EXERCISE TASK: Gather, from the data below, each line in which the word "bodies" occurs.
═════ STORED DATA ═════
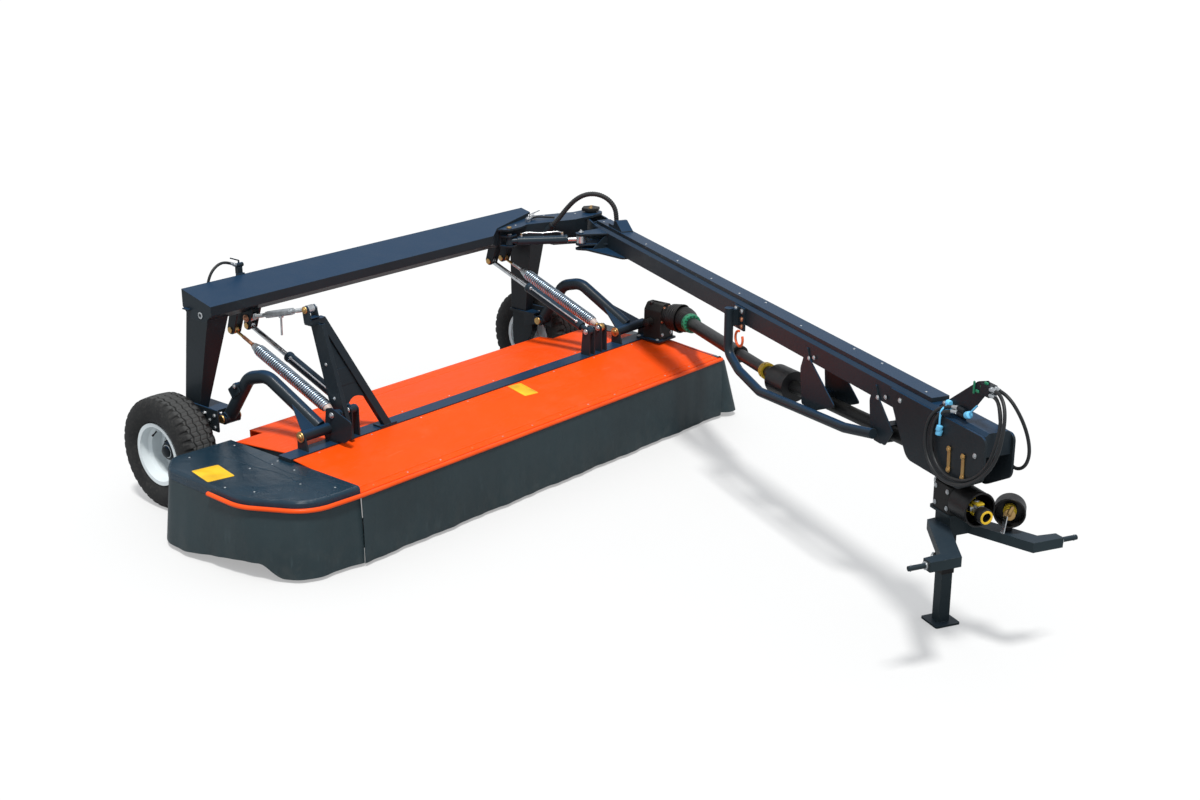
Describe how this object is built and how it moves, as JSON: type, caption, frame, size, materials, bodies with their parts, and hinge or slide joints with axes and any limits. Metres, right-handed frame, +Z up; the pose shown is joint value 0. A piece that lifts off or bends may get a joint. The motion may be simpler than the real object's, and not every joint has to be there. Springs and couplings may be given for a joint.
{
  "type": "side-pull trailed disc mower",
  "caption": "Side-pull trailed disc mower: portal frame on two wheels, wide covered disc header on lift arms, swivelling drawbar with drive shaft, jack and two-point hitch head.",
  "frame": {"origin": "middle of the bounding box in plan, on the floor, as parked", "axes": "+X to the machine's left, -Y the direction of travel, +Z up"},
  "size_m": [4.3731, 5.871, 1.642],
  "materials": {
    "frame_paint": "satin dark blue-grey paint",
    "side_plate_paint": "satin dark paint",
    "orange_paint": "gloss orange paint",
    "tyre_rubber": "matt rubber",
    "rim_paint": "silver paint",
    "zinc_steel": "zinc plated",
    "yellow_zinc": "yellow zinc plated",
    "cylinder_paint": "gloss black paint",
    "chrome_rod": "polished",
    "spring_steel": "bright zinc plated spring steel",
    "bar_paint": "dark paint, worn",
    "disc_steel": "dull hardened steel",
    "curtain_rubber": "dark grey coated fabric",
    "gear_paint": "black paint",
    "black_plastic": "black plastic",
    "jack_paint": "satin dark paint",
    "jack_grey": "grey paint",
    "rack_paint": "satin black paint",
    "hose_rubber": "black hydraulic hose"
  },
  "bodies": {
    "frame": {"main_beam": "frame_paint", "portal_legs": "frame_paint", "wheel_axles": "frame_paint", "swivel_arm": "frame_paint", "swivel_hose": "hose_rubber", "valve_hose": "hose_rubber"},
    "wheel_right": {"tyre_right": "tyre_rubber", "rim_right": "rim_paint"},
    "wheel_left": {"tyre_left": "tyre_rubber", "rim_left": "rim_paint"},
    "lift_arms": {"lift_arms": "frame_paint"},
    "header": {"header_frame": "frame_paint", "a_bracket": "frame_paint", "cutterbar": "bar_paint", "skids": "disc_steel", "front_cover": "orange_paint", "rear_cover": "orange_paint", "end_covers": "curtain_rubber", "end_skirts": "curtain_rubber", "bumper_tube": "orange_paint", "side_gearbox": "gear_paint"},
    "top_link": {"top_link": "zinc_steel"},
    "lift_cylinders": {"lift_cylinder_barrels": "cylinder_paint", "float_springs": "spring_steel"},
    "lift_rods": {"lift_cylinder_rods": "chrome_rod", "spring_adjusters": "yellow_zinc"},
    "front_curtain": {"front_skirt": "curtain_rubber"},
    "joint_cross": {"pto_yoke": "zinc_steel"},
    "shaft_rear": {"pto_shaft_rear": "black_plastic", "joint_guard": "black_plastic"},
    "shaft_front": {"pto_shaft_front": "black_plastic"},
    "drawbar": {"drawbar_beam": "frame_paint", "drawbar_cap": "frame_paint", "hitch_plates": "side_plate_paint", "upper_gear_head": "gear_paint", "driveline_tube": "gear_paint", "driveline_hangers": "frame_paint", "driveline_bell": "black_plastic", "guard_tube": "frame_paint", "jack_tube": "jack_paint", "hose_rack": "rack_paint", "hitch_hose_near": "hose_rubber", "hitch_hose_inner": "hose_rubber", "hitch_hose_far": "hose_rubber"},
    "swing_barrel": {"swing_cylinder_barrel": "cylinder_paint"},
    "swing_rod": {"swing_cylinder_rod": "chrome_rod"},
    "jack": {"jack_leg": "jack_grey"},
    "hitch": {"hitch_gearbox": "gear_paint", "hitch_crossbar": "frame_paint", "hitch_bells": "black_plastic"},
    "cutting_disc_01": {"disc_01": "disc_steel"},
    "cutting_disc_02": {"disc_02": "disc_steel"},
    "cutting_disc_03": {"disc_03": "disc_steel"},
    "cutting_disc_04": {"disc_04": "disc_steel"},
    "cutting_disc_05": {"disc_05": "disc_steel"},
    "cutting_disc_06": {"disc_06": "disc_steel"},
    "cutting_disc_07": {"disc_07": "disc_steel"},
    "cutting_disc_08": {"disc_08": "disc_steel"},
    "cutting_disc_09": {"disc_09": "disc_steel"},
    "cutting_disc_10": {"disc_10": "disc_steel"}
  },
  "joints": [
    {"name": "wheel_right_spin", "type": "hinge", "parent": "frame", "child": "wheel_right", "pos_m": [-1.71344, 2.55557, 0.38], "axis": [1, 0, 0], "continuous": true},
    {"name": "wheel_left_spin", "type": "hinge", "parent": "frame", "child": "wheel_left", "pos_m": [1.84156, 2.55557, 0.38], "axis": [1, 0, 0], "continuous": true},
    {"name": "header_lift", "type": "hinge", "parent": "frame", "child": "lift_arms", "pos_m": [0.12156, 2.30557, 0.59], "axis": [-1, 0, 0], "range_deg": [0, 20]},
    {"name": "header_pivot", "type": "hinge", "parent": "lift_arms", "child": "header", "pos_m": [0.12156, 1.55557, 0.632], "axis": [1, 0, 0], "range_deg": [-0.2, 15.21]},
    {"name": "top_link_pivot", "type": "hinge", "parent": "frame", "child": "top_link", "pos_m": [-1.16844, 2.32457, 1.2165], "axis": [-1, 0, 0], "range_deg": [-0.2, 24.88]},
    {"name": "lift_cylinder_pivot", "type": "hinge", "parent": "header", "child": "lift_cylinders", "pos_m": [0.12156, 1.51557, 0.725], "axis": [-1, 0, 0], "range_deg": [-0.2, 8.67]},
    {"name": "lift_rod_slide", "type": "slide", "parent": "lift_cylinders", "child": "lift_rods", "axis": [0, 0.9352, 0.3542], "range_m": [-0.131, 0.002]},
    {"name": "front_curtain_hinge", "type": "hinge", "parent": "header", "child": "front_curtain", "pos_m": [0.12156, 0.84127, 0.466], "axis": [-1, 0, 0], "range_deg": [0, 100]},
    {"name": "disc_01_spin", "type": "hinge", "parent": "header", "child": "cutting_disc_01", "pos_m": [-1.83844, 1.13557, 0.096], "axis": [0, 0, 1], "continuous": true},
    {"name": "disc_02_spin", "type": "hinge", "parent": "header", "child": "cutting_disc_02", "pos_m": [-1.43844, 1.13557, 0.096], "axis": [0, 0, 1], "continuous": true},
    {"name": "disc_03_spin", "type": "hinge", "parent": "header", "child": "cutting_disc_03", "pos_m": [-1.03844, 1.13557, 0.096], "axis": [0, 0, 1], "continuous": true},
    {"name": "disc_04_spin", "type": "hinge", "parent": "header", "child": "cutting_disc_04", "pos_m": [-0.63844, 1.13557, 0.096], "axis": [0, 0, 1], "continuous": true},
    {"name": "disc_05_spin", "type": "hinge", "parent": "header", "child": "cutting_disc_05", "pos_m": [-0.23844, 1.13557, 0.096], "axis": [0, 0, 1], "continuous": true},
    {"name": "disc_06_spin", "type": "hinge", "parent": "header", "child": "cutting_disc_06", "pos_m": [0.16156, 1.13557, 0.096], "axis": [0, 0, 1], "continuous": true},
    {"name": "disc_07_spin", "type": "hinge", "parent": "header", "child": "cutting_disc_07", "pos_m": [0.56156, 1.13557, 0.096], "axis": [0, 0, 1], "continuous": true},
    {"name": "disc_08_spin", "type": "hinge", "parent": "header", "child": "cutting_disc_08", "pos_m": [0.96156, 1.13557, 0.096], "axis": [0, 0, 1], "continuous": true},
    {"name": "disc_09_spin", "type": "hinge", "parent": "header", "child": "cutting_disc_09", "pos_m": [1.36156, 1.13557, 0.096], "axis": [0, 0, 1], "continuous": true},
    {"name": "disc_10_spin", "type": "hinge", "parent": "header", "child": "cutting_disc_10", "pos_m": [1.76156, 1.13557, 0.096], "axis": [0, 0, 1], "continuous": true},
    {"name": "drawbar_swing", "type": "hinge", "parent": "frame", "child": "drawbar", "pos_m": [2.10156, 2.20557, 1.196], "axis": [0, 0, 1], "range_deg": [-3, 35]},
    {"name": "swing_barrel_pivot", "type": "hinge", "parent": "frame", "child": "swing_barrel", "pos_m": [1.26156, 2.29357, 1.29], "axis": [0, 0, 1], "range_deg": [-0.55, 0.23]},
    {"name": "swing_rod_slide", "type": "slide", "parent": "swing_barrel", "child": "swing_rod", "axis": [0.7464, -0.6655, 0], "range_m": [-0.0284, 0.3105]},
    {"name": "joint_cross_turn", "type": "hinge", "parent": "header", "child": "joint_cross", "pos_m": [1.95156, 1.13557, 0.74], "axis": [0, 0, 1], "range_deg": [-4.75, 52.21]},
    {"name": "shaft_tilt", "type": "hinge", "parent": "joint_cross", "child": "shaft_rear", "pos_m": [1.95156, 1.13557, 0.74], "axis": [-0.8145, 0.5802, 0], "range_deg": [-12.33, 0.3]},
    {"name": "shaft_telescope", "type": "slide", "parent": "shaft_rear", "child": "shaft_front", "axis": [-0.5777, -0.811, 0.0927], "range_m": [-0.08, 0]},
    {"name": "hitch_swivel", "type": "hinge", "parent": "drawbar", "child": "hitch", "pos_m": [-0.16959, -2.34965, 0.975], "axis": [0, 0, 1], "range_deg": [-47, 63]},
    {"name": "jack_slide", "type": "slide", "parent": "drawbar", "child": "jack", "axis": [0, 0, 1], "range_m": [0, 0.29]}
  ],
  "couplings": [
    {"joint": "header_pivot", "follows": "header_lift", "ratio": 0.75046},
    {"joint": "top_link_pivot", "follows": "header_lift", "ratio": 1.2342},
    {"joint": "lift_cylinder_pivot", "follows": "header_lift", "ratio": 0.4235},
    {"joint": "lift_rod_slide", "follows": "header_lift", "m_per_rad": -0.36949},
    {"joint": "disc_02_spin", "follows": "disc_01_spin", "ratio": -1},
    {"joint": "disc_03_spin", "follows": "disc_01_spin", "ratio": 1},
    {"joint": "disc_04_spin", "follows": "disc_01_spin", "ratio": -1},
    {"joint": "disc_05_spin", "follows": "disc_01_spin", "ratio": 1},
    {"joint": "disc_06_spin", "follows": "disc_01_spin", "ratio": -1},
    {"joint": "disc_07_spin", "follows": "disc_01_spin", "ratio": 1},
    {"joint": "disc_08_spin", "follows": "disc_01_spin", "ratio": -1},
    {"joint": "disc_09_spin", "follows": "disc_01_spin", "ratio": 1},
    {"joint": "disc_10_spin", "follows": "disc_01_spin", "ratio": -1},
    {"joint": "swing_barrel_pivot", "follows": "drawbar_swing", "ratio": -0.01},
    {"joint": "swing_rod_slide", "follows": "drawbar_swing", "m_per_rad": 0.505},
    {"joint": "joint_cross_turn", "follows": "drawbar_swing", "ratio": 1.483},
    {"joint": "shaft_tilt", "follows": "header_lift", "ratio": -0.60165}
  ]
}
═════
OUTPUT FOR THIS EXERCISE:
Describe how this object is built and how it moves, as JSON: type, caption, frame, size, materials, bodies with their parts, and hinge or slide joints with axes and any limits. Metres, right-handed frame, +Z up; the pose shown is joint value 0. A piece that lifts off or bends may get a joint. The motion may be simpler than the real object's, and not every joint has to be there. Springs and couplings may be given for a joint.
  "bodies": {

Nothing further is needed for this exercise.